Aux premières vidéos en noir et blanc succèdent celles en couleurs. Changement de ton. Le photographe maison Thomas n’est plus aux manettes, c’est son frère Jean Kublin qui prend le relais. "Les clientes et acheteurs sont absents des salons mais les vidéos sont plus scénarisées : ainsi plusieurs mannequins défilent en même temps".
Les défilés, du salon privé à la démesure
Si Charles Frederick Worth, père de la haute couture, est à l'origine du défilé de mode dans la seconde moitié du XIXe siècle, c'est la couturière londonienne Lucy Christina Duff Gordon qui propose le premier défilé-spectacle (fashion show) en 1901. Les années 1920 apportent des allures de performances artistiques notamment avec l'intégration de la danse, de la musique et du décor. En 1923, la couturière Jeanne Paquin fait défiler ses mannequins sur un tango tea au théâtre Palace de Londres.

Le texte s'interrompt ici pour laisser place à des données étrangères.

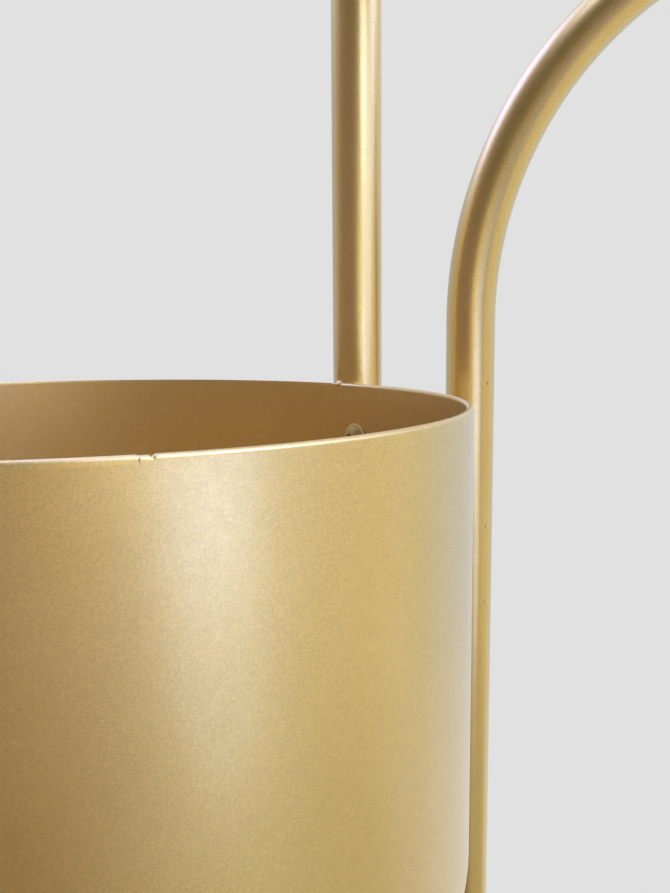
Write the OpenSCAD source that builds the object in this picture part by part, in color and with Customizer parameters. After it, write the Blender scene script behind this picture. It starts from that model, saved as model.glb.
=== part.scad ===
// Plant stand: one round pot screwed between the legs of a tall tube arch,
// with a lower and wider arch beside it, both standing on a weighted base plate.
// Millimetres. +Z is up, the front is -Y, and the origin is on the floor
// under the middle of the base plate.

/* [Pot] */
// Outer diameter of the pot
pot_d = 200; // [166:1:240]
// Height of the pot from its underside to its rim
pot_h = 140; // [116:1:170]
// Height of the pot's rim above the floor
rim_z = 480; // [420:1:560]
// Thickness of the pot's sheet
sheet_t = 1.8; // [1:0.1:2.5]
// Outer radius of the pot's bottom corner
pot_corner_r = 30; // [12:1:36]

/* [Arches] */
// Outer diameter of the tube
tube_d = 16; // [14:0.5:20]
// Wall of the tube
tube_wall = 1.2; // [0.9:0.1:1.6]
// Overall height of the tall arch
tall_h = 800; // [660:1:960]
// Distance between the tall arch's leg centres
tall_span = 155; // [129:1:180]
// Overall height of the low arch
low_h = 640; // [540:1:768]
// Distance between the low arch's leg centres
low_span = 264; // [220:1:317]
// Clear width between the tall arch and the low arch
arch_gap = 21.5; // [15:0.5:40]
// Height at which each leg is divided
joint_z = 250; // [180:1:320]

/* [Base] */
// Thickness of the base plate
base_t = 6; // [5:0.5:10]
// Radius of the base plate's corners
base_corner_r = 60; // [20:1:68]
// Plate in front of, behind and to the left of the pot
pot_margin = 15; // [10:1:40]
// Plate to the right of the low arch's last leg
leg_margin = 18; // [14:1:40]
// Diameter of each rubber pad
pad_d = 20; // [14:1:24]
// Thickness of each rubber pad
pad_t = 3; // [2:0.5:6]
// Distance from the plate's long edges to the pad centres
pad_inset = 17; // [14:1:20]
// Distance from the plate's short edges to the outer pad centres
pad_end_inset = 45; // [42:1:90]

/* [Fixings] */
// Length of the sleeve inside each leg joint
sleeve_len = 80; // [60:1:110]
// Wall of the sleeve
sleeve_wall = 2.5; // [1.5:0.1:3]
// Distance from a leg joint to each of its screws
joint_screw_offset = 20; // [12:1:28]
// Length of the threaded plug in each leg's foot
plug_len = 25; // [18:1:40]
// Diameter of the screws that hold the legs to the base plate
foot_screw_d = 8; // [6:0.5:8]
// Length of the screws that hold the legs to the base plate
foot_screw_len = 22; // [16:1:28]
// Diameter of the pot screws and joint screws
small_screw_d = 4; // [3:0.5:5]
// Depth of the upper pot screws below the rim
upper_screw_drop = 17; // [12:1:30]
// Depth of the lower pot screws below the rim
lower_screw_drop = 95; // [60:1:100]
// Height of each lug on the tall arch
lug_h = 14; // [10:1:20]
// Thickness of each lug
lug_t = 5; // [4.5:0.1:6]

/* [Clearances] */
// Gap between the pot and the tubes and lugs that it is drawn against
pot_clear = 0.2; // [0.1:0.05:0.5]
// Gap round a sleeve or plug inside its tube
sleeve_clear = 0.1; // [0.05:0.05:0.3]
// Gap round a screw in its thread and under its head
thread_clear = 0.05; // [0.02:0.01:0.1]
// Gap round a screw in a plain hole
hole_clear = 0.25; // [0.1:0.05:0.5]
// Least metal between a pot screw's thread and the tube beside it
thread_metal = 0.45; // [0.3:0.05:1]

/* [Hidden] */
$fn = 96;
cut = 1; // how far a cutting shape runs past a face

gold = [0.80, 0.68, 0.42];
zinc = [0.66, 0.67, 0.69];
rubber = [0.10, 0.10, 0.10];

pot_r = pot_d / 2;
pot_inner_r = pot_r - sheet_t;
tube_r = tube_d / 2;
bore_r = tube_r - tube_wall;
fit_r = bore_r - sleeve_clear;

// The pot's wall is tangent to both legs of the tall arch.
touch_r = pot_r + pot_clear + tube_r;
leg_y = sqrt(touch_r * touch_r - tall_span * tall_span / 4);
touch_angle = atan2(leg_y, tall_span / 2);

// The pot screws stand beside the tubes, so that no tube is drilled for them.
lug_floor = 1; // metal behind each pot screw's tip
lug_front_r = pot_r + pot_clear;
lug_screw_end_r = lug_front_r + lug_t - lug_floor;
thread_r = small_screw_d / 2 + thread_clear;
end_to_tube_axis = touch_r - lug_screw_end_r;
lug_axis_offset = thread_r + sqrt(pow(tube_r + thread_metal, 2) - pow(end_to_tube_axis, 2));
lug_angle = touch_angle - asin(lug_axis_offset / touch_r);

base_w = pot_margin + pot_r + tall_span / 2 + tube_d + arch_gap + low_span + tube_r + leg_margin;
base_d = pot_d + 2 * pot_margin;
base_top = pad_t + base_t;
pot_x = -base_w / 2 + pot_margin + pot_r;
pot_z = rim_z - pot_h;
tall_left_x = pot_x - tall_span / 2;
tall_right_x = pot_x + tall_span / 2;
low_left_x = tall_right_x + tube_d + arch_gap;
low_right_x = low_left_x + low_span;
leg_xs = [tall_left_x, tall_right_x, low_left_x, low_right_x];

tall_spring_z = tall_h - tube_r - tall_span / 2;
low_spring_z = low_h - tube_r - low_span / 2;

// Screw heads
small_head_d = 1.9 * small_screw_d;
small_head_h = 0.55 * small_screw_d;
small_socket_d = 0.72 * small_screw_d;
foot_head_d = 2 * foot_screw_d;
foot_head_h = 0.5 * foot_screw_d;
foot_socket_d = 0.72 * foot_screw_d;
washer_d = 2.25 * small_screw_d;
washer_t = 0.8;
// A flat washer touches the round wall at its two sides only.
washer_seat_r = sqrt(pot_inner_r * pot_inner_r - washer_d * washer_d / 4) - thread_clear;

// Lugs reach along the wall from the tube to past the screw.
lug_to_tube = 4.5;
lug_past_screw = 6.5;
pot_screw_len = lug_screw_end_r - (washer_seat_r - washer_t);
screw_past_sleeve = 2;
joint_screw_len = tube_wall + sleeve_wall + screw_past_sleeve;

pad_xs = [-1, 0, 1] * (base_w / 2 - pad_end_inset);

// Parts of several pieces

module rounded_rectangle(w, d, r) {
    square([w - 2 * r, d], center = true);
    square([w, d - 2 * r], center = true);
    for (x = [-1, 1], y = [-1, 1])
        translate([x * (w / 2 - r), y * (d / 2 - r)])
            circle(r = r);
}

module ring(r_out, r_in, h) {
    difference() {
        cylinder(r = r_out, h = h);
        translate([0, 0, -cut])
            cylinder(r = r_in, h = h + 2 * cut);
    }
}

module arch_rod(span, foot_z, spring_z, r) {
    for (side = [-1, 1])
        translate([side * span / 2, 0, foot_z])
            cylinder(r = r, h = spring_z - foot_z);
    translate([0, 0, spring_z])
        rotate([90, 0, 0])
            rotate_extrude(angle = 180)
                translate([span / 2, 0])
                    circle(r = r);
}

// Head above z = 0, shank below it, socket in the head's top.
module button_screw(len) {
    dome_h = 0.8 * small_head_h;
    dome_r = (small_head_d * small_head_d / 4 + dome_h * dome_h) / (2 * dome_h);
    difference() {
        union() {
            intersection() {
                cylinder(d = small_head_d, h = small_head_h);
                translate([0, 0, small_head_h - dome_r])
                    sphere(r = dome_r);
            }
            translate([0, 0, -len])
                cylinder(d = small_screw_d, h = len + small_head_h / 4);
        }
        translate([0, 0, 0.4 * small_head_h])
            linear_extrude(small_head_h)
                circle(d = small_socket_d, $fn = 6);
    }
}

// Children stand at each pot screw, with +X pointing out through the pot's wall.
module at_pot_screws() {
    for (side = [0, 1], drop = [upper_screw_drop, lower_screw_drop])
        translate([pot_x, 0, rim_z - drop])
            mirror([side, 0, 0])
                rotate([0, 0, lug_angle])
                    children();
}

// Children stand at the back of a leg at each joint screw, with +Z pointing backwards.
module at_joint_screws(xs, offsets) {
    for (x = xs, dz = offsets)
        translate([x, leg_y, joint_z + dz])
            rotate([-90, 0, 0])
                children();
}

module joint_screw_holes(xs, offsets, r) {
    at_joint_screws(xs, offsets)
        cylinder(r = r, h = tube_r + cut);
}

// Base

module base_plate() {
    color(gold)
        translate([0, 0, pad_t])
            difference() {
                linear_extrude(base_t)
                    rounded_rectangle(base_w, base_d, base_corner_r);
                for (x = leg_xs)
                    translate([x, leg_y, 0]) {
                        translate([0, 0, -cut])
                            cylinder(d = foot_screw_d + 2 * hole_clear, h = base_t + 2 * cut);
                        translate([0, 0, -hole_clear])
                            cylinder(d1 = foot_head_d + 2 * hole_clear, d2 = foot_screw_d + 2 * hole_clear,
                                h = foot_head_h + hole_clear);
                    }
            }
}

module base_pads() {
    color(rubber)
        for (x = pad_xs, side = [-1, 1])
            translate([x, side * (base_d / 2 - pad_inset), 0])
                cylinder(d = pad_d, h = pad_t);
}

module base_screws() {
    color(zinc)
        for (x = leg_xs)
            translate([x, leg_y, pad_t])
                difference() {
                    union() {
                        cylinder(d1 = foot_head_d, d2 = foot_screw_d, h = foot_head_h);
                        cylinder(d = foot_screw_d, h = foot_screw_len);
                    }
                    translate([0, 0, -cut])
                        linear_extrude(cut + 0.6 * foot_head_h)
                            circle(d = foot_socket_d, $fn = 6);
                }
}

module foot_plug(x) {
    color(zinc)
        translate([x, leg_y, base_top])
            ring(fit_r, foot_screw_d / 2 + thread_clear, plug_len);
}

// Legs and arches

module leg(x) {
    color(gold)
        difference() {
            translate([x, leg_y, base_top])
                ring(tube_r, bore_r, joint_z - base_top);
            joint_screw_holes([x], [-joint_screw_offset], small_screw_d / 2 + hole_clear);
        }
}

module sleeve(x) {
    color(zinc)
        difference() {
            translate([x, leg_y, joint_z - sleeve_len / 2])
                ring(fit_r, fit_r - sleeve_wall, sleeve_len);
            joint_screw_holes([x], [-joint_screw_offset, joint_screw_offset], thread_r);
        }
}

module joint_screws() {
    color(zinc)
        at_joint_screws(leg_xs, [-joint_screw_offset, joint_screw_offset])
            translate([0, 0, tube_r + thread_clear])
                button_screw(joint_screw_len);
}

module arch(left_x, span, spring_z) {
    color(gold)
        difference() {
            translate([left_x + span / 2, leg_y, 0])
                difference() {
                    arch_rod(span, joint_z, spring_z, tube_r);
                    arch_rod(span, joint_z - cut, spring_z, bore_r);
                }
            joint_screw_holes([left_x, left_x + span], [joint_screw_offset],
                small_screw_d / 2 + hole_clear);
        }
}

module pot_lugs() {
    color(gold)
        difference() {
            at_pot_screws()
                difference() {
                    translate([lug_front_r, -lug_past_screw, -lug_h / 2])
                        cube([lug_t, lug_past_screw + lug_to_tube, lug_h]);
                    translate([pot_r - cut, 0, 0])
                        rotate([0, 90, 0])
                            cylinder(r = thread_r,
                                h = lug_screw_end_r + thread_clear - pot_r + cut);
                }
            for (x = [tall_left_x, tall_right_x])
                translate([x, leg_y, pot_z])
                    cylinder(r = tube_r, h = pot_h);
        }
}

// Pot

// A strip of sheet on edge, with its top edge fully rounded.
module rounded_sheet(t, h) {
    square([t, h - t / 2]);
    translate([t / 2, h - t / 2])
        circle(d = t);
}

module pot_wall() {
    color(gold)
        difference() {
            translate([pot_x, 0, pot_z + pot_corner_r])
                rotate_extrude()
                    translate([pot_inner_r, 0])
                        rounded_sheet(sheet_t, pot_h - pot_corner_r);
            at_pot_screws()
                translate([pot_inner_r - cut, 0, 0])
                    rotate([0, 90, 0])
                        cylinder(r = small_screw_d / 2 + hole_clear, h = sheet_t + 2 * cut);
        }
}

module dish_outline(r, corner) {
    square([r - corner, corner]);
    translate([r - corner, corner])
        intersection() {
            circle(r = corner);
            translate([0, -corner])
                square(corner);
        }
}

module pot_dish() {
    color(gold)
        translate([pot_x, 0, pot_z])
            rotate_extrude()
                difference() {
                    dish_outline(pot_r, pot_corner_r);
                    translate([0, sheet_t])
                        dish_outline(pot_inner_r, pot_corner_r - sheet_t);
                }
}

module pot_screws() {
    color(gold)
        at_pot_screws()
            translate([washer_seat_r - washer_t - thread_clear, 0, 0])
                rotate([0, -90, 0])
                    button_screw(pot_screw_len);
}

module pot_washers() {
    color(rubber)
        at_pot_screws()
            translate([washer_seat_r - washer_t, 0, 0])
                rotate([0, 90, 0])
                    ring(washer_d / 2, thread_r, washer_t);
}

base_plate();
base_pads();
base_screws();
foot_plug(tall_left_x);  // foot_plug_tall_left
foot_plug(tall_right_x);  // foot_plug_tall_right
foot_plug(low_left_x);  // foot_plug_low_left
foot_plug(low_right_x);  // foot_plug_low_right
leg(tall_left_x);  // leg_tall_left
leg(tall_right_x);  // leg_tall_right
leg(low_left_x);  // leg_low_left
leg(low_right_x);  // leg_low_right
sleeve(tall_left_x);  // sleeve_tall_left
sleeve(tall_right_x);  // sleeve_tall_right
sleeve(low_left_x);  // sleeve_low_left
sleeve(low_right_x);  // sleeve_low_right
joint_screws();
arch(tall_left_x, tall_span, tall_spring_z);  // tall_arch
arch(low_left_x, low_span, low_spring_z);  // low_arch
pot_lugs();
pot_wall();
pot_dish();
pot_screws();
pot_washers();
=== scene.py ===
# Looks of the gold plant stand: finishes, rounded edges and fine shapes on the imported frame.
import math
import bmesh
import bpy
from mathutils import Matrix, Vector


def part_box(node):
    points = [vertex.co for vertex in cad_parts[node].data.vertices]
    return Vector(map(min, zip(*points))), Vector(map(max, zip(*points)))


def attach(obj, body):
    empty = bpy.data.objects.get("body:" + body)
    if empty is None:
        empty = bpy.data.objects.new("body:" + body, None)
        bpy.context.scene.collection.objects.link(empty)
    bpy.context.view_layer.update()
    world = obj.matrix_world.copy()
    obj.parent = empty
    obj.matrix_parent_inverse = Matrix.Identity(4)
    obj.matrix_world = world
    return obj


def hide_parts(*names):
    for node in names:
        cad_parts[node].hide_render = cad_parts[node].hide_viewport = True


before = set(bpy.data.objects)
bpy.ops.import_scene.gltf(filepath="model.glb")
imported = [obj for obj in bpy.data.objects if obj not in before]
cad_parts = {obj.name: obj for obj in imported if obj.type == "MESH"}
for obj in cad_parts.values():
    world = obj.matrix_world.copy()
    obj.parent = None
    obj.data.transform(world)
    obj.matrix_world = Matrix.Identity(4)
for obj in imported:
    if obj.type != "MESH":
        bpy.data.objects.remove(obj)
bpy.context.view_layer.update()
mm = 0.001
print("frame loaded:", len(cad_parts), "nodes")


# Places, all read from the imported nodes

def middleOf(node):
    low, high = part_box(node)
    return (low + high) / 2


wallLow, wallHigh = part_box("pot_wall")
dishLow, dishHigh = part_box("pot_dish")
plateLow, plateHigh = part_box("base_plate")
padLow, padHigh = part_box("base_pads")
legNames = ["tall_left", "tall_right", "low_left", "low_right"]
legCentres = [middleOf("leg_" + name) for name in legNames]
legLow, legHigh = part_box("leg_tall_left")
potCentre = middleOf("pot_wall")
potRadius = (wallHigh.x - wallLow.x) / 2
rimHeight = wallHigh.z
tubeRadius = (legHigh.x - legLow.x) / 2
tubeLine = middleOf("leg_tall_left").y
jointHeight = legHigh.z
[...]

La danseuse américaine Irène Castle crée pour Coco Chanel la démarche familière au mannequin : "hanches en avant, les épaules tombantes, une main glissée dans la poche et l'autre en mouvement". Dès les années 1930, la musique prend une part de plus en plus importante ainsi que les jeux de lumières.À partir des années 60, la musique prend le dessus sur les numéros annonçant les modèles qui défilent. André Courrèges, Paco Rabanne ou Pierre Cardin inventent des mises en scène conceptuelles. Lors de la décennie suivante, Kenzo laisse ses mannequins improviser. Dès 1980, avec les jeunes créateurs, le défilé a une scénarisation, c'est la mode-spectacle. Avec le prêt-à-porter les défilés quittent les salons des couturiers pour d’autres lieux. Dans les années 90, les supermodels sont omniprésents : sexe et luxe sont indissociables. Après les années 2000, les défilés sont de plus en plus démesurés dans les grandes maisons qui font appel à des scénographes renommés.